Southern National Bank of Houston v. City of Austin,
582 S.W.2d at 235. As noted above, neither the petitioners for the tax rate rollback election, i.e., the local anti-tax advocacy group, nor the taxpayers of El Paso County, Texas, as a class, either through design or neglect, have chosen to intervene or be joined in the instant case. The judgment below resulted in imposition of the higher tax rate originally sought by the County;
thus, the Appellants, not having been prejudiced by that judgment, have no justiciable interest on appeal. Appellants’ asserted “justicia-ble interest,” raised for the first time on appeal, in seeing its “order” to hold the rollback election upheld is not an interest recognized by law. In order to be a justiciable interest, there must be an actual controversy between parties who have conflicting personal stakes.

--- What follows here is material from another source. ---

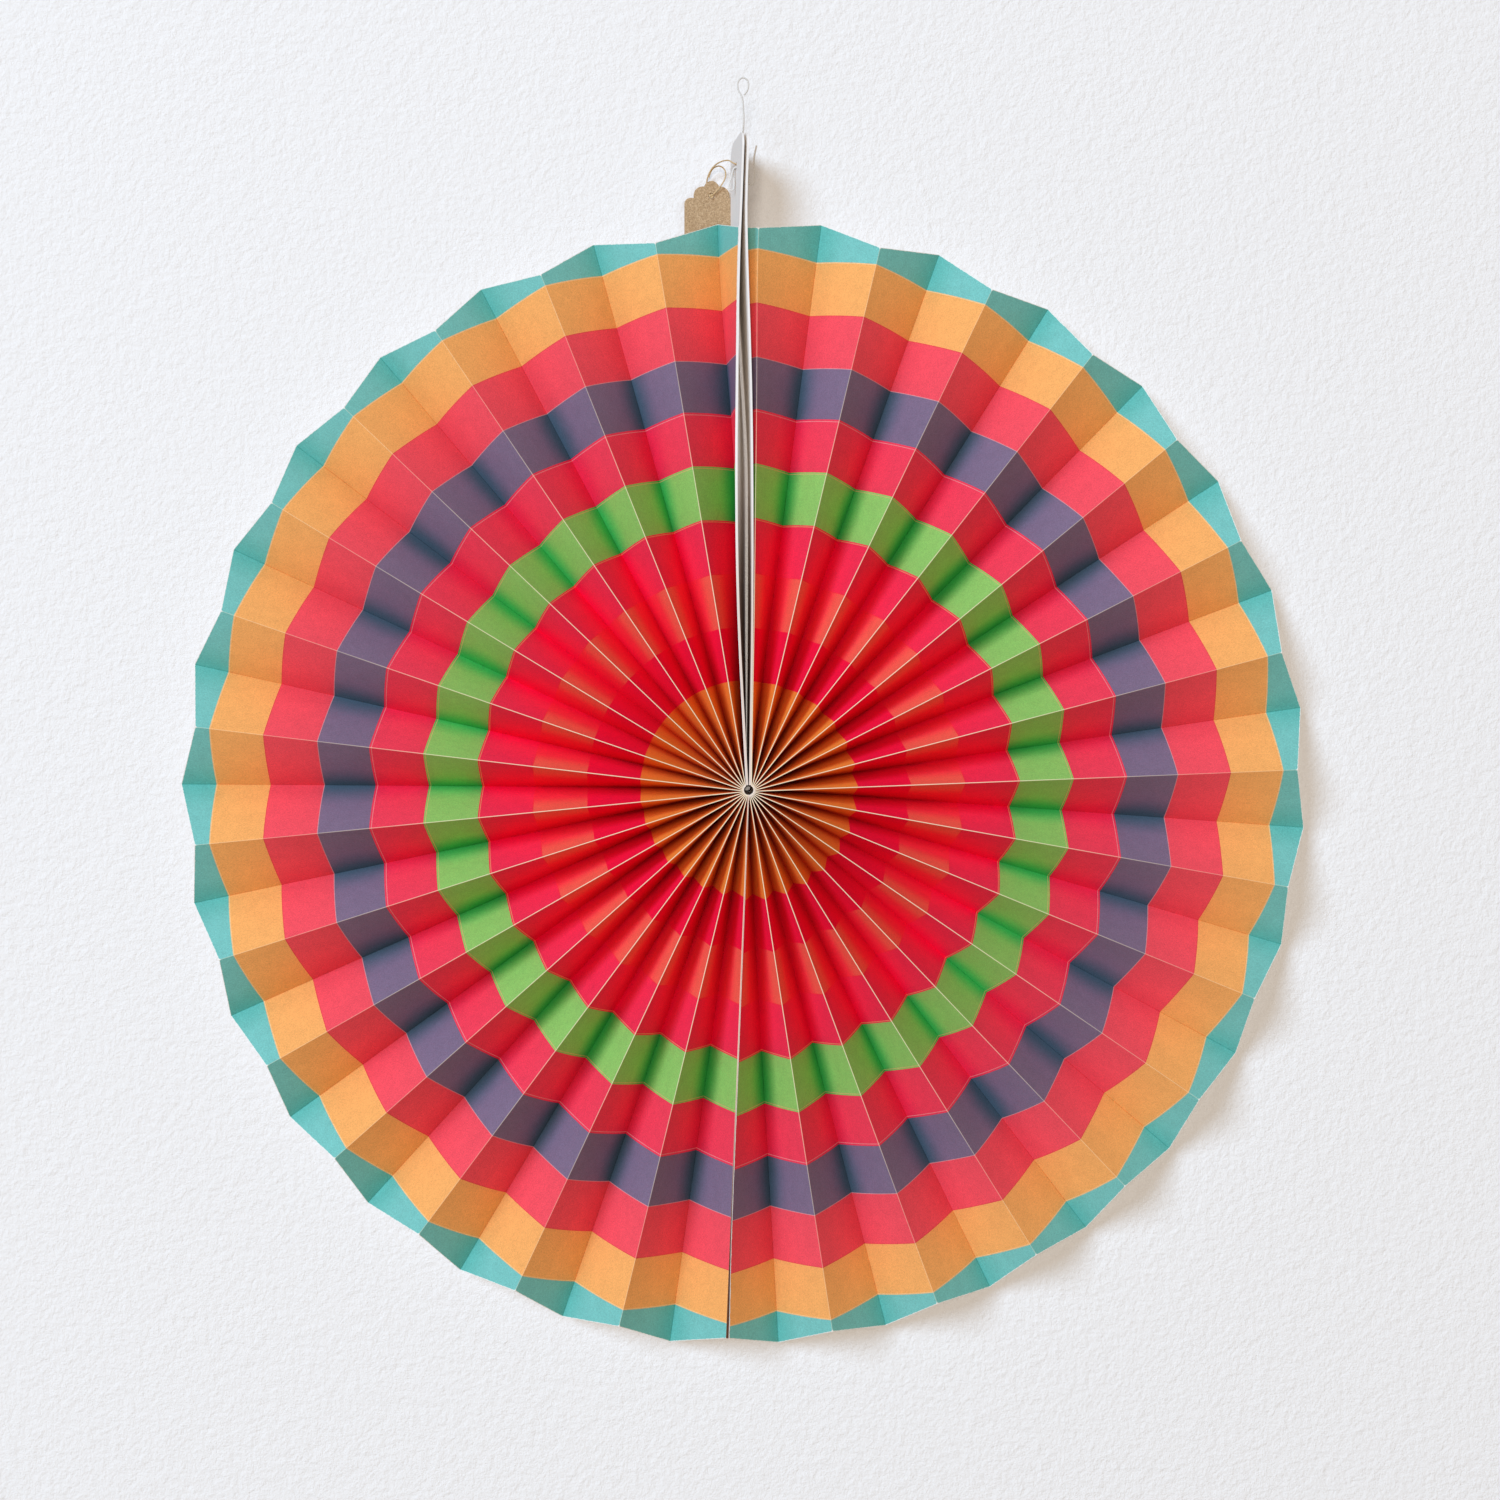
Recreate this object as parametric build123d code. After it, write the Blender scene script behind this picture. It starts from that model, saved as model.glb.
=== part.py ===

City of West University Place v. Martin,
132 Tex. 354, 123 S.W.2d 638, 639 (1939);
Southern Methodist Univ. v. Times Herald Printing Co.,
729 S.W.2d 129, 130 (Tex.App.—Dallas 1987, no writ). Texas courts only have power over litigants with justiciable interests.
Ruiz v. Conoco, Inc.,
—S.W.2d -,-n. 2 36 Tex.Sup.Ct.J. 412, 413 n. 2 (Dec. 31, 1992);
Morrow v. Corbin,
122 Tex. 553, 62 S.W.2d 641, 647 (1933);
Camarena v. Tex. Employment Comm’n,
754 S.W.2d 149, 151 (Tex.1988). Absent that justiciable interest, any opinion rendered by this Court as to the validity or invalidity of the tax rate rollback election would be advisory in nature. Neither the Texas Constitution nor our State legislature has vested this Court with the authority to render advisory opinions. See Tex. Const, art. II, § 1;
Ruiz v. Conoco, Inc.,
— S.W.2d at-n. 2 36 Tex.Sup.Ct.J. at 413, n. 2;
Camarena v, Tex. Employment Comm’n,
754 S.W.2d at 151;
Morrow v. Corbin,
62 S.W.2d at 647;
United States Life Insurance Company v. Delaney,
396 S.W.2d 855, 861 (Tex.1965).
The County of El Paso, Texas, not being aggrieved by the judgment below, and having accepted the benefits of that judgment, is not now entitled to assert error in the judgment from which it has attempted to appeal. Accordingly, the appeal of the County of El Paso, the County Judge and the County Commissioners is dismissed.
Commissioners Court of Dallas County v. Cole,
538 S.W.2d at 268;
Phelan v. Phelan,
471 S.W.2d 605, 609 (Tex.Civ.App.—Beaumont 1971, no writ), and cases therein cited.